Voters who were unable to cast their ballot because of technical problems in Nigeria's general election have returned to the polls, as the main parties traded accusations over the use of the technology.

The country's electoral commission said some 300 of the 150,000 polling stations would be open on Sunday to accredit voters after handheld devices to read biometric identity cards failed. 

Nigeria's ruling Peoples Democratic Party (PDP) called the situation a "huge national embarrassment" after President Goodluck Jonathan was affected by the malfunction as he tried to register on Saturday.

Analysis from our correspondent

           Al Jazeera's Yvonne Ndege

If Nigerians are unhappy with their leaders, can they vote them out in a peaceful, free and transparent way?

That's the test of Saturday's Presidential and parliamentary elections in Africa's largest democracy.

If they do vote out President Goodluck Jonathan, and the ruling People's Democratic Party which has ruled Nigeria for 16 years, since the end of military rule, it would be the first peaceful handover of power from one democrat to another in the country's history. In this case - to the key presidential opposition candidate, Muhammadu Buhari of the All Progressives Congress.

More than $40m has been spent on these elections by the election commission. Close to 60 million people have collected voter cards to participate. And there are more than 120,000 polling stations around the country.

The winner in the presidential race needs 50% of the vote plus 1. And at least 25% of the vote in 2/3rds of the country's 36 states to win. And thousands of parliamentarian running for around 500 seats, a simple majority.

It's a colossal logistical challenge - in a country with porous borders and uneven infrastructure. But the voters we met at polling stations in Abuja were not put off.
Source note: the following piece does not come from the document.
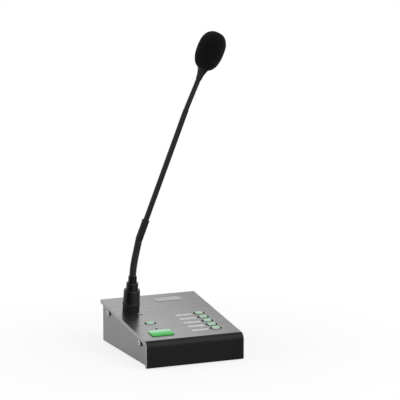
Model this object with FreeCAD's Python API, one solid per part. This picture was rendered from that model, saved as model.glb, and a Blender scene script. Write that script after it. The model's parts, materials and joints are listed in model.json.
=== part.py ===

People seem resolute in their determination to participate in this election, despite long hours waiting to be accredited, and even longer hours waiting to vote.

Follow Yvonne Ndege for the latest updates on Nigeria's elections  @YvonneNdeg

The ruling party said repeatedly throughout the campaign that the technology should not be used as it was untested and there were questions about officials' ability to use it.

Attahiru Jega, the chairman of the Independent National Electoral Commission (INEC), said that the problems were limited to "only about 450" card readers.

However, he said that he was concerned about allegations of irregularities in voting in the southern, oil producing Rivers state, where hundreds of opposition supporters have been protesting.

Jega told a news conference in the capital Abuja that the electoral authorities were investigating the complaints, which centred on opposition party agents being excluded from a vote-tallying meeting.

"The opposition says what is happening in the Rivers state is the beginning of the ruling party trying to steal the elections," Al Jazeera’s Yvonne Nedge, reporting from Abuja, said. 

On Saturday, many voters had camped overnight or arrived early at polling stations to have their credentials checked before returning to vote in the afternoon and long into the night.


RELATED: Electronic accreditation frustrates Nigeria voters


Boko Haram loomed large, seeking to disrupt what it sees as the "un-Islamic" elections by launching a series of attacks.

Violence affected areas in the country's restive northeast both prior to, and during, polling on Saturday, with the Associated Press news agency reporting that at least 41 people were killed by suspected Boko Haram fighters.

The rebels invaded the town of Miringa in Borno state, burning people's homes and then shooting them as they tried to escape the smoke. Twenty-five people died in the attack, Borno state Governor Kashim Shettima said.

Another 14 people were killed in attacks on the town of Biri and Dukku, in Gombe state, according to police and local chief, Garkuwan Dukku.

Two voters were killed in Boko Haram attacks on polling stations in the twin Gombe towns of Birin Bolawa and Birin Fulani, according to police. 


PROFILES: Goodluck Jonathan and  Muhammadu Buhari


Jonathan, who became president in 2010 after succeeding Umaru Yaradua who died in office before completing his term, is contesting his second election. He comes from the predominantly Christian south while his challenger Buhari, who seized power in the 1980s, is from the mainly Muslim north.

Jonathan’s PDP has ruled Africa's most populous nation virtually unopposed for 16 years.

But it is possible he could lose to Buhari, who has contested three previous elections but never come close to victory before.